As a child I was extremely inquisitive. If you've ever played the "why?" game to annoy the shit out of whomever you're with, then you get the idea. So naturally, I was curious about where I came from... and not in the biblical sense.

This all stemmed from a single interaction. In kindergarten, June, this boy in my class, could and did proudly proclaim that his family was from India and we spent like 20 kindergartner minutes (read: more than my attention span would normally allot for a single task) learning about about his heritage and family traditions and cool clothes, etc, etc. I was jealous. I was insanely jealous of the fact that I could not one-up all his culture with our common Christmas tree, Easter-egg hunts, and pathetic Thanksgiving turkey. ALL OF THE OTHER KIDS HAD THOSE THINGS. UGH, they were used, lackluster, jaded. I, of course, wanted proof that I got to be more than the other kids when it came to a little thing known as worldliness.


Can we see now how the compulsion towards turning everything in life into a competition was already forming?


Yes. We. Can.


I can actually see my miniature self speaking very calmly to my mother from the backseat of the car as to not alarm her or let her catch on to the heirarchal thought stream spewing through every channel of my mind.


"Mom, where are we from?"


"Your Daddy and I are from Columbus, Ohio, and you were born in Pennslyvania. You know that stuff, silly!"

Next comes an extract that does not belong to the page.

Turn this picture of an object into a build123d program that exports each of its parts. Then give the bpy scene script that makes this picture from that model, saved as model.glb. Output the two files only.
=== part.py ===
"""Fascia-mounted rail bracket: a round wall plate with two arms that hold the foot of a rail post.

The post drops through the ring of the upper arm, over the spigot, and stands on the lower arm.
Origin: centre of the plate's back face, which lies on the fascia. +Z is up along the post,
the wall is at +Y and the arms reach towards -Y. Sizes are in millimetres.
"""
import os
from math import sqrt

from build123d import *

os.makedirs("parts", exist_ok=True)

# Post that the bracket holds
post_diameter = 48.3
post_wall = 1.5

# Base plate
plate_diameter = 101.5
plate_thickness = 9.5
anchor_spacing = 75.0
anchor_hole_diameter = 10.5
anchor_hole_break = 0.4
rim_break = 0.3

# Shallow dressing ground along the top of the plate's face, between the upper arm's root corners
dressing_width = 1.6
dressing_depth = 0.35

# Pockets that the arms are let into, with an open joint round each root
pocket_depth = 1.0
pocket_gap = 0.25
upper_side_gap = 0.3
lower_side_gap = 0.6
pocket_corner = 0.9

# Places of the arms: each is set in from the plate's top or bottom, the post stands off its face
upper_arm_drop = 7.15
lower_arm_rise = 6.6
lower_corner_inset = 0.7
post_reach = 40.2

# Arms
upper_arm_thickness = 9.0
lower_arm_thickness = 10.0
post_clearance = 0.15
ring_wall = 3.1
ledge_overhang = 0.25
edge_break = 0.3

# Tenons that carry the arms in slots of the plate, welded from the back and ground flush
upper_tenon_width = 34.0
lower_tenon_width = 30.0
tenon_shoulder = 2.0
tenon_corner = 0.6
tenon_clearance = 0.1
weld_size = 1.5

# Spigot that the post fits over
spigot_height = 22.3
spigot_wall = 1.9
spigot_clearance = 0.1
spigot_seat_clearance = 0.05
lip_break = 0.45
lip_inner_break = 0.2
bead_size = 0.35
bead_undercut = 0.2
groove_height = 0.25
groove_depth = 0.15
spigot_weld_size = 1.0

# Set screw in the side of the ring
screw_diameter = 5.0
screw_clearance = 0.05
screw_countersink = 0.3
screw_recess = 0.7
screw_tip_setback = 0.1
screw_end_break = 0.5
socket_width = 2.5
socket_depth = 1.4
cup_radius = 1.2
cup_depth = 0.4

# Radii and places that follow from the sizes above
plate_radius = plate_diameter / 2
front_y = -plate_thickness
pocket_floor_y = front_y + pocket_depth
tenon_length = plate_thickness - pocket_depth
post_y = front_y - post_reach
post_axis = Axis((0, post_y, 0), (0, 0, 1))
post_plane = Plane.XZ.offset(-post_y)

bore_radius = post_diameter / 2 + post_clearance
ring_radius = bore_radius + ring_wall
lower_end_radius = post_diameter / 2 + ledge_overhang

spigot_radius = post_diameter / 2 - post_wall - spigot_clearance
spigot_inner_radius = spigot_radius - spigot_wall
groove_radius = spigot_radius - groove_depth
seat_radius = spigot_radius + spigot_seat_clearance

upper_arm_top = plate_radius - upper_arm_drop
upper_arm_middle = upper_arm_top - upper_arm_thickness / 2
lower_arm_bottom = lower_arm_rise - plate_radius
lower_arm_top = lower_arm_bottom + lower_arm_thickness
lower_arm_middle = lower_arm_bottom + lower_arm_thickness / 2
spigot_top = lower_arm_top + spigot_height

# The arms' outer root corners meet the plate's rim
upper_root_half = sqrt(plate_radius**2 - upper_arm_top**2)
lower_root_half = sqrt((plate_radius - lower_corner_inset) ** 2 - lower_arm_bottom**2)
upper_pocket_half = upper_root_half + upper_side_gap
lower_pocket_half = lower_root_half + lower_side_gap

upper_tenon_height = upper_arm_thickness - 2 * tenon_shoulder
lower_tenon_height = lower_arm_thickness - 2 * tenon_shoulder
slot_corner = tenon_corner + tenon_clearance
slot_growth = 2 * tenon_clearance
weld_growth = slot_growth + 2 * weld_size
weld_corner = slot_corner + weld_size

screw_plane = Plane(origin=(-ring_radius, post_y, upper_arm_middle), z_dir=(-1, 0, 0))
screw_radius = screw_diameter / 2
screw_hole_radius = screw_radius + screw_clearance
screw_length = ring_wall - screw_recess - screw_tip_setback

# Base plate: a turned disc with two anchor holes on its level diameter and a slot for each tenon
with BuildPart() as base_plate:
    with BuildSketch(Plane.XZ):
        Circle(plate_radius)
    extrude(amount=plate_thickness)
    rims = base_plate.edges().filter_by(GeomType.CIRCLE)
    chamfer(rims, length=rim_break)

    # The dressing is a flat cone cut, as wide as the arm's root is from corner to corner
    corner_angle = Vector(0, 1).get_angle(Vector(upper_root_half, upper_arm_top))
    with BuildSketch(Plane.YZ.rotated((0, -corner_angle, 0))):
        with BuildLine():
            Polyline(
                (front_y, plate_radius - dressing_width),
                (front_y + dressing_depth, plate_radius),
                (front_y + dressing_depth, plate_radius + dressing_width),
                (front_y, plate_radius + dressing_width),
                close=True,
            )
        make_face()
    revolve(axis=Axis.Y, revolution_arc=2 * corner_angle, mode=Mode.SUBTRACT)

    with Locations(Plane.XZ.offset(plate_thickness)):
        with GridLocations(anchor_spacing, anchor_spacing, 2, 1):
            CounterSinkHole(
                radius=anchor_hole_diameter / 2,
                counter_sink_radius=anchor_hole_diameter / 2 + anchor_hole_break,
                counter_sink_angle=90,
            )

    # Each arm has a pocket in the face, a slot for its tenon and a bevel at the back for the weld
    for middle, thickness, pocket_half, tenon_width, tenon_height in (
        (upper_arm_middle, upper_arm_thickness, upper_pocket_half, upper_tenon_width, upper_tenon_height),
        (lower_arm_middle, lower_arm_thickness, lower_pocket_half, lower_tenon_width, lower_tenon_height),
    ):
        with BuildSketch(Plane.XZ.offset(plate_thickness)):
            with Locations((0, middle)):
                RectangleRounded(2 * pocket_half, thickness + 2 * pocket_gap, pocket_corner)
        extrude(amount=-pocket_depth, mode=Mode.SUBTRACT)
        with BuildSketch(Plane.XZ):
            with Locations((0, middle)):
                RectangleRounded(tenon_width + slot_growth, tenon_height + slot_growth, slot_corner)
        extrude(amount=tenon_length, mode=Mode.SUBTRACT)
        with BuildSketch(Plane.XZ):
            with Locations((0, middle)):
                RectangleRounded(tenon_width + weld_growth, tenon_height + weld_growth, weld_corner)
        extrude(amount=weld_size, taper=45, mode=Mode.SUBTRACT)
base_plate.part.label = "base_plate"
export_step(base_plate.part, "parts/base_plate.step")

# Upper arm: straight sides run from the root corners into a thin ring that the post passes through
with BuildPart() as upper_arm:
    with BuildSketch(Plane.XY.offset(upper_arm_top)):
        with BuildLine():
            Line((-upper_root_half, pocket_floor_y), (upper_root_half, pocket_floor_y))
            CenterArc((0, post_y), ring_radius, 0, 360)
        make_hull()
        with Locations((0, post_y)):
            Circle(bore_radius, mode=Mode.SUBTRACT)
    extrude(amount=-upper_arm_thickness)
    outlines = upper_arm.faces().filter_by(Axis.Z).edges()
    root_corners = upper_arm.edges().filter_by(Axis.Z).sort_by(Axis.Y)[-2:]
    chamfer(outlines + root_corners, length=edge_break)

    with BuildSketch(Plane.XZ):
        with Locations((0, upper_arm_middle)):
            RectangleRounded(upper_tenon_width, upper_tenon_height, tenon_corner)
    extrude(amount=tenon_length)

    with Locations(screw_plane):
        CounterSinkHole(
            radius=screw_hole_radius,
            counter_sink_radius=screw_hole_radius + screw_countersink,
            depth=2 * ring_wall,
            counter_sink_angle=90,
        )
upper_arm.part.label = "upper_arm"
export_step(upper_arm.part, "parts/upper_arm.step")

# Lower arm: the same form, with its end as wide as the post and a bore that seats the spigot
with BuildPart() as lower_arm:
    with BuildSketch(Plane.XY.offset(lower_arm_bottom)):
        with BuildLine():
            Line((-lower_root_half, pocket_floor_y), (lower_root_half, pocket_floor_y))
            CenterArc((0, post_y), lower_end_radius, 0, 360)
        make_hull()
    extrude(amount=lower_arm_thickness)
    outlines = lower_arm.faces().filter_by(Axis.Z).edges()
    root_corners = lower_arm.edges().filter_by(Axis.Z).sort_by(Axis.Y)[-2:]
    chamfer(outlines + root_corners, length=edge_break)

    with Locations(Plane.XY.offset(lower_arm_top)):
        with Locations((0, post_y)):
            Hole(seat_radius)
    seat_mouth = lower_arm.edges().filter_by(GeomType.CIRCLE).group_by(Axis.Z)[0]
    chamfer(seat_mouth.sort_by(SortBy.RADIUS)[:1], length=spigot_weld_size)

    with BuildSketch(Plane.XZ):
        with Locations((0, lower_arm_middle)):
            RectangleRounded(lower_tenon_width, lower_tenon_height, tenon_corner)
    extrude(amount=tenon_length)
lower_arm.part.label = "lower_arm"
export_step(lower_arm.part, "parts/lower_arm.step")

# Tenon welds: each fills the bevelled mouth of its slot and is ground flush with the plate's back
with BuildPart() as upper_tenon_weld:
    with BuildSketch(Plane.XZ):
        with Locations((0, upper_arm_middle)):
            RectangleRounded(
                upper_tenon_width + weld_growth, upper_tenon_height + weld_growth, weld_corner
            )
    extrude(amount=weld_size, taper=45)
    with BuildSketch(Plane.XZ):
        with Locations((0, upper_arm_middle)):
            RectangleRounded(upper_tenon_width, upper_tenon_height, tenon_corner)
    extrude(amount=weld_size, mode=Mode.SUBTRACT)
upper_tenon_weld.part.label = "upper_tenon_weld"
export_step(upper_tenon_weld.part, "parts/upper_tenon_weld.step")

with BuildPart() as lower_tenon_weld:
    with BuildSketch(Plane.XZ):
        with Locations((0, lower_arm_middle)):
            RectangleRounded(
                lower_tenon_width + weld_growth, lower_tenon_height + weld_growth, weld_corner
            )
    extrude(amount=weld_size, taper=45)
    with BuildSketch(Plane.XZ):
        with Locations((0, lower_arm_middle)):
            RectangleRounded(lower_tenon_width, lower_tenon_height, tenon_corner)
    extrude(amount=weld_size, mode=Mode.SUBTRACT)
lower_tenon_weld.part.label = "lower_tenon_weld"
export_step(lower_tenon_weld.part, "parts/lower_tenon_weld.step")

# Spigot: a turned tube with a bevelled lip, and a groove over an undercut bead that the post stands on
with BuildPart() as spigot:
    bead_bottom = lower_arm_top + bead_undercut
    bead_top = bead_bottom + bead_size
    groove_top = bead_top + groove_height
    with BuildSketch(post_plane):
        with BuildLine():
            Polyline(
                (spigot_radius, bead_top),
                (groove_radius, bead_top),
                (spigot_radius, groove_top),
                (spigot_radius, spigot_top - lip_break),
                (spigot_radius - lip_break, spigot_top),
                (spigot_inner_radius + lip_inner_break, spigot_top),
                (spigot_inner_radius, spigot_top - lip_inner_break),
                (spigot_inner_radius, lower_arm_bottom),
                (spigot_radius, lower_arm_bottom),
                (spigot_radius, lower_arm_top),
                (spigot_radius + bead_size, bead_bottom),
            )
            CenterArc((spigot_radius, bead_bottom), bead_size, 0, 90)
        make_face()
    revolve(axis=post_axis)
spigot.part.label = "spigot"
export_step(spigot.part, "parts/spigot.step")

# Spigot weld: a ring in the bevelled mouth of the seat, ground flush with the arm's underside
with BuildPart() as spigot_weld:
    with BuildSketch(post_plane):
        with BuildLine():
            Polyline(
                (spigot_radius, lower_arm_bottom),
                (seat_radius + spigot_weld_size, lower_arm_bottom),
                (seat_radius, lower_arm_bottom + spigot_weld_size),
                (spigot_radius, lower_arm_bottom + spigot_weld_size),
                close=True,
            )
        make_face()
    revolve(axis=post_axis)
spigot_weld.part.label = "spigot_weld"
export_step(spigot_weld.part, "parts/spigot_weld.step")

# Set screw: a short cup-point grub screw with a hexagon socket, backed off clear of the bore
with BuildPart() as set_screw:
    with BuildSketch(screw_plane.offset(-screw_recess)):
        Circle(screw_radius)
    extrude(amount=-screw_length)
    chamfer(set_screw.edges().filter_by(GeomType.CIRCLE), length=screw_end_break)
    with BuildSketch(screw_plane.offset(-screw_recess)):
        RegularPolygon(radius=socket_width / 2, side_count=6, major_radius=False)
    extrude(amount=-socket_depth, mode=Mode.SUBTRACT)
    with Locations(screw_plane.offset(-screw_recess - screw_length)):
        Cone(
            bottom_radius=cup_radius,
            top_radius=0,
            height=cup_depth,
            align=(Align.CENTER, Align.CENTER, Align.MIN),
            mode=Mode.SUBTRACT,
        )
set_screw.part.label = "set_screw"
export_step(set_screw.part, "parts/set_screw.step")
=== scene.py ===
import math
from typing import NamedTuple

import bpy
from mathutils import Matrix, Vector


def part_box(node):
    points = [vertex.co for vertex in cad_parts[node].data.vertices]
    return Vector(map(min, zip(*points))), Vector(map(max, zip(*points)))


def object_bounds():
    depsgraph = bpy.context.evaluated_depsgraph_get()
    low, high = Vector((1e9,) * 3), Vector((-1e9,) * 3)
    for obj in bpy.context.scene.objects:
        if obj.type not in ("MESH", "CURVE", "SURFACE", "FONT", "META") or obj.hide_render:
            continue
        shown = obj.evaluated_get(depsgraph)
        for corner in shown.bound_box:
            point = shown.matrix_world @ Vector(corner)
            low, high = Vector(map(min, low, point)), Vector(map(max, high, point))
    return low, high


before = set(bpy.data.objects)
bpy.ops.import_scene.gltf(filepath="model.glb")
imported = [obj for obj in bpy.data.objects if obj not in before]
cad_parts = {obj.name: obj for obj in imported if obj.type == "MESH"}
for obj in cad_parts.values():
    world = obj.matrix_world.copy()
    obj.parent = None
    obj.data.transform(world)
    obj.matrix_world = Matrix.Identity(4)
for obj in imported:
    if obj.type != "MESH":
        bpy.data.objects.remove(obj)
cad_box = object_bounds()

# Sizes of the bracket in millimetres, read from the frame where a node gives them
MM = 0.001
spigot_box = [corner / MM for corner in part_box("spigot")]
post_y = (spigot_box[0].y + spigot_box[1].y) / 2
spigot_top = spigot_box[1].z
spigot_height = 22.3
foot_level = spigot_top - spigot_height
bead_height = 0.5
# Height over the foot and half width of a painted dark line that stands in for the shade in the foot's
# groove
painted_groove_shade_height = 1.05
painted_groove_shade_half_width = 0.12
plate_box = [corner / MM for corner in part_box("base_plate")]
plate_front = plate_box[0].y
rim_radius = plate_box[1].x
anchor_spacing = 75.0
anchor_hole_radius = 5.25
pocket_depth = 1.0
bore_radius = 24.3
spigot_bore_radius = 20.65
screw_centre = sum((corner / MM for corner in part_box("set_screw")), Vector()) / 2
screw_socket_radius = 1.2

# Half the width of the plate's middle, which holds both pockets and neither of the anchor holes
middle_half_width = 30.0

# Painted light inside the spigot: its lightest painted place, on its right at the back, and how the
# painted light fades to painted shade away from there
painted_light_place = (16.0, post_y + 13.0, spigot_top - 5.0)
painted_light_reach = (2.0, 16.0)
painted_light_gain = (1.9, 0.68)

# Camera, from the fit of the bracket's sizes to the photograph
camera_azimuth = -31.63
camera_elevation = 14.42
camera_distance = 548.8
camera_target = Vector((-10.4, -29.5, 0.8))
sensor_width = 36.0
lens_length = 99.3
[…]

"I know where we're from in AMERICA, Mom. I mean where we our people from BEFORE us. Like your great grandparents."


"You know what, honey, that would be a great thing to talk about with your grandma and grandpa or Nana and Papa next time you see them."




AVOIDANCE.




My mother saw my innocent curiosity and met me with COMPLETE AVOIDANCE. To her credit, I was high-maintenence child, and the best method to prevent an extremely involved family project was probably to casually dismiss some of my more labor-intensive queries.




Travesty, anyone?






From that point on, I was constantly hounding every family member I could corner for clues about where I was from. Okay, maybe not constantly,  but whenever I remembered June, or not gettting answers, or not feeling as awesome because another kid had something I didn't. The way I saw it, I still had one very important factor on my side, potential. Since I wasn't told I was basically the same as everyone else that fled Europe or wherever they were before to pursue something better with the grand illusion of a much better livelihood, I wasn't merely that. Not yet.

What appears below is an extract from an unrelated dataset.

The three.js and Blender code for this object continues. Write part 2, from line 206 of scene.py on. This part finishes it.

Occasionally, I would get random tidbits of information to piece together, such as my mother proclaiming that she's "mostly Irish!" or my great-grandmother stinking up her home making cabbage rolls that ew, gross, I wouldn't even taste and thus I would learn that she was Hungarian... thus, so was I! I learned my Nan's maiden name was German and some of our cousins on that side spoke German, so we were somewhat Germish. German? Yeah, that's better. There was some talk of "lineage" at one point at a family wedding where everyone was plastered and I think partial English blood was discussed. I was patching it together.


I'm a mutt. Whatever.


And then... I started not caring about it as much. I worried about things like boys and cars and clothes and sneaking out to go streaking with my friends. Things I could really win at, and that were in my control.


Until last summer.




Last summer I was visiting my fraternal grandparents, Nan and Papa at their home in Ann Arbor. We basically played Scrabble, walked around U of M while they told me stories of their glory days there and when they met, sat around drinking cocktails, and looked through thousands of old family photographs.

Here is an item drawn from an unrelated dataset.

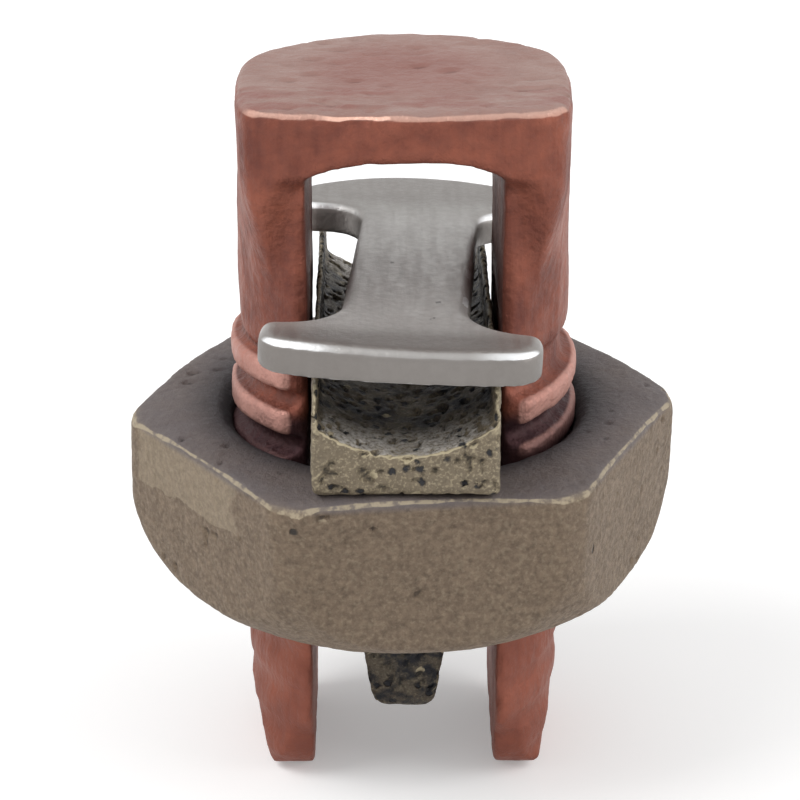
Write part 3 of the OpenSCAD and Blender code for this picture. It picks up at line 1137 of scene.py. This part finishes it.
    def _worn(self, obj: Object) -> None:
        """Nicks the head's front rim and dents its top a little.

        Args:
            obj: the bolt.
        """
        rim_z = self.height - 0.6
        with editing(obj) as bm:
            bm.normal_update()
            for v in bm.verts:
                p = v.co
                rim = max(0.0, 1.0 - abs(p.z - rim_z) / 0.9) * (p.y < -7.6)
                if rim > 0.0:
                    nick = max(0.0, noise.noise(p * 0.8 + Vector((3.0, 1.0, 2.0))) - 0.15)
                    fine = max(0.0, noise.noise(p * 2.2))
                    chip = math.exp(-((p.x - self.chip_x) / self.chip_w) ** 2)
                    v.co -= v.normal * rim * (0.22 * nick + 0.06 * fine + 0.26 * chip)
                if p.z > rim_z and v.normal.z > 0.8:
                    dent = max(0.0, noise.noise(Vector((p.x * 0.5, p.y * 0.9, 4.0))) - 0.18)
                    v.co.z -= self.dent * dent

    def build(self, fx: Effects) -> Object:
        """Builds and dresses the bolt.

        Args:
            fx: the shared effects.

        Returns:
            The bolt.
        """
        obj = as_object("forged_bolt", self._rod())
        cut(obj, self._ridge(), Cut.ADD)
        cut(obj, self._envelope(), Cut.KEEP)
        cut(obj, self._view(self.end_side, self.nose_r, Axis.X), Cut.KEEP)
        cut(obj, self._view(self.end_front, self.toe_r, Axis.Y), Cut.KEEP)
        parts = [twin(obj, "other_leg"), as_object("root", self._upper()),
                 as_object("other_root", self._upper()), as_object("head", self._upper())]
        for part, side in ((obj, 1), (parts[0], -1), (parts[1], 1), (parts[2], -1)):
            cut(part, self._leg_plan(side), Cut.KEEP)
        above = outline([(-CLEAR, -CLEAR), (CLEAR, -CLEAR), (CLEAR, CLEAR), (-CLEAR, CLEAR)])
        cut(parts[3], prism(above, self.throat_z, 50.0), Cut.KEEP)
        cut(parts[3], self._slot(), Cut.REMOVE)
        for part in parts:
            join(obj, part)
        skin(obj, self.cell, 3)
        self._worn(obj)
        roughen(obj, [Relief(4.5, 0.10, 1.0), Relief(1.3, 0.05, 2.0, 2.5), Relief(0.6, 0.02, 5.0)])
        to_metres(obj)
        obj.data.materials.append(TarnishedCopper().make(fx))
        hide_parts("split_bolt")
        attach(obj, "bolt")
        return obj


@dataclass
class ClampNut:
    """The cast hex nut with its coned underside. Sizes in mm."""

    across: float = 31.7
    corner_r: float = 17.7
    foot: float = 13.1
    height: float = 11.65
    turn: float = 5.5
    draft: float = 1.8
    drafted_h: float = 16.0
    cone_angle: float = 50.0
    cone_bulge: float = 0.63
    edge_drop: float = 0.9
    bore_r: float = 11.18
    cell: float = 0.22

    def _turned(self) -> BMesh:
        """Coned underside, rounded corners and a slight drop at the top."""
        base, top, z = self.bore_r + 2.2, self.foot + self.height, self.foot
        cone = self.corner_r - base
        rise = cone * math.tan(math.radians(self.cone_angle))
        pts = [(0.0, z), (base, z)]
        for i in range(1, 8):
            t = i / 8
            swell = self.cone_bulge * math.sin(math.pi * t)
            pts.append((base + cone * t + swell, z + rise * t - swell))
        pts += [(self.corner_r, z + rise + 0.4), (self.corner_r, top - self.edge_drop),
                (self.corner_r - 0.3, top - 0.42), (self.across / 2 * 0.985, top), (0.0, top)]
        return lathe(pts)

    def _hex(self) -> BMesh:
        """Six drafted sides, widest at the top."""
        bm = bmesh.new()
        top = self.foot + self.height
        to_corner = 1.0 / math.cos(math.radians(30.0))
        shrink = math.tan(math.radians(self.draft)) * self.drafted_h
        bmesh.ops.create_cone(
            bm, cap_ends=True, segments=6, radius1=(self.across / 2 - shrink) * to_corner,
            radius2=self.across / 2 * to_corner, depth=self.drafted_h,
            matrix=Matrix.Translation((0, 0, top - self.drafted_h / 2))
            @ Matrix.Rotation(math.radians(self.turn + 30.0), 4, "Z"))
        return bm

    def _bore(self) -> BMesh:
        """Bore and the countersink round its top."""
        top = self.foot + self.height
        return lathe([(0.0, self.foot - 2.0), (self.bore_r + 0.5, self.foot - 2.0),
                      (self.bore_r + 0.5, self.foot), (self.bore_r, self.foot + 0.5),
                      (self.bore_r, top - self.edge_drop), (self.bore_r + self.edge_drop, top),
                      (self.bore_r + 1.9, top + 1.0), (0.0, top + 1.0)])

    def build(self, fx: Effects) -> Object:
        """Builds and dresses the nut.

        Args:
            fx: the shared effects.

        Returns:
            The nut.
        """
        obj = as_object("cast_nut", self._turned())
        cut(obj, self._hex(), Cut.KEEP)
        cut(obj, self._bore(), Cut.REMOVE)
        skin(obj, self.cell, 8)
        roughen(obj, [Relief(7.0, 0.16, 3.0), Relief(1.6, 0.05, 4.0), Relief(0.5, 0.03, 6.0),
                      Pitting(0.8, 0.25, 0.60, 2.0)])
        to_metres(obj)
        obj.data.materials.append(CastBronze().make(fx))
        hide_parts("clamp_nut")
        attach(obj, "nut")
        return obj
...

I honestly had no idea my Nan was schlepping around 8927348937 pictures from house to house that they moved around the country. As I was looking through them, and she was encouraging me to take any of them I wanted, because, hello, time to get rid of some of that baggage, I came across a bonafide breakthrough.


I'm sitting next to my WASPY seventy-three year old grandmother looking through snapshot 376376 of 2837498374. I'm sneezing because everything. is. so. damn. dusty.




I HAVE ALLERGIES, YEESH I HATE IT SO MUCH.




Anyway, yeah, allergies can go blow a whale.




We're sitting on the couch together and we come across a old ass photo of a man that turns out to be her father. And then my dear, dear, Nan, my biggest influence and person I look up to most on this earth, says offhandedly:


"Oh, this is right after he came over from the old country."


My ears perk up ever so slightly. "Oh, yes, Germany, right?"


"No no no, Sarabara, from Romania of course."






WHAT IN THE EVER-LOVING HELL?




Romania.




Old country = Romania.


And that is the story of how I found out that I'm badass and a vampire and my family is from ROMANIA. Don't get my wrong, I fully realize the whole vampire thing is kind-of worn out and quite frankly kind of annoying ever since Twilight pretty much stole the soul that was the coolness of vampires. But take a long look at yourself, and really dig deep into your soul and answer honestly when I ask what I'm about to ask.

Wouldn't you TOTALLY ride out the awesome and cool vampire-darkness heritage you JUST found out about?

I knew you would.

Now I just need to find that June kid and let him know that actually, I win. Again.

But since, according to my mother, I'm at least a little Irish too, I'll be celebrating all the snakes leaving the Emerald Isle or whatever all this madness is about today. Just in case. Wouldn't want to make my ancestors feel unappreciated.

If you see me tomorrow, be gentle.

XO Sare.

1 comment:

  1. Romania?! That's awesome. As is Ann Arbor.